Oh no! I was hoping you'd say you had such a great time that you didn't have time to feel guilty. I feel bad about leaving DH, DD and DS behind, but then again, I'm excited to have the opportunity to go super-commando and see all the things that are important to me. Will I feel as selfish as those "mine?" seagulls from Nemo???
Well, the heavy guilt was on the plane. And I really shouldn't have sat myself right behind a little kid. My mistake.
One interesting thing that happened was that while I was roaming around when I wanted where I wanted, etc, and having a good time being alone...I saw the other parents and kids, and the difficulties that some of them were having, and I realized that the difficulties are still OK. Being alone is great, but being wth the fam is great, too.

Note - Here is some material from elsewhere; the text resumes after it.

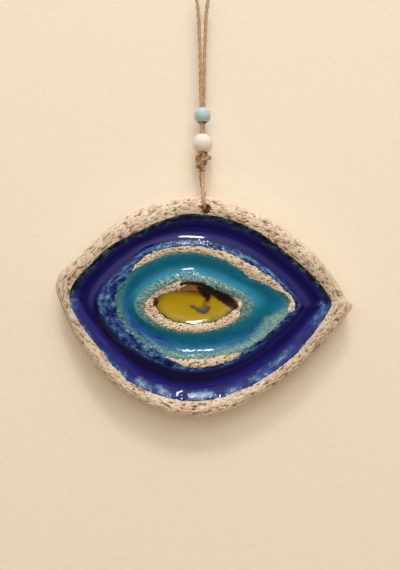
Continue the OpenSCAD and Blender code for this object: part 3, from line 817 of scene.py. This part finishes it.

It wasn't an overwhelming, non-stop sense of guilt, just little pangs. Actually not all that different than when I would see families in my single years, but this time you have a face to think about, rather than just a vague maybe-someday thought.
But then I'd go somewhere that only I wanted to go, or sit when I wanted to sit...and the guilt would go away.
It was also harder on me because I'd never been away from DS since he arrived. Since we have a family bed, I knew I'd miss him even when I slept, so I was glad I was soooooo exhausted. I'd only had about 2 hours of sleep before getting up for my flight, and then due to the lateness of closing, arranging stuff for the next morning, then a long shower to try to help my sore muscles...and then the room was so steamy that it set off the smoke detector...so I probably didn't get to sleep until after 1am, which means I was up for almost 24 hours. Needless to say, I pretty much passed out as soon as my head hit the pillow, and I hadn't moved when I woke up 7 hours later.
So anyway, if you've been away before, it might be better for you.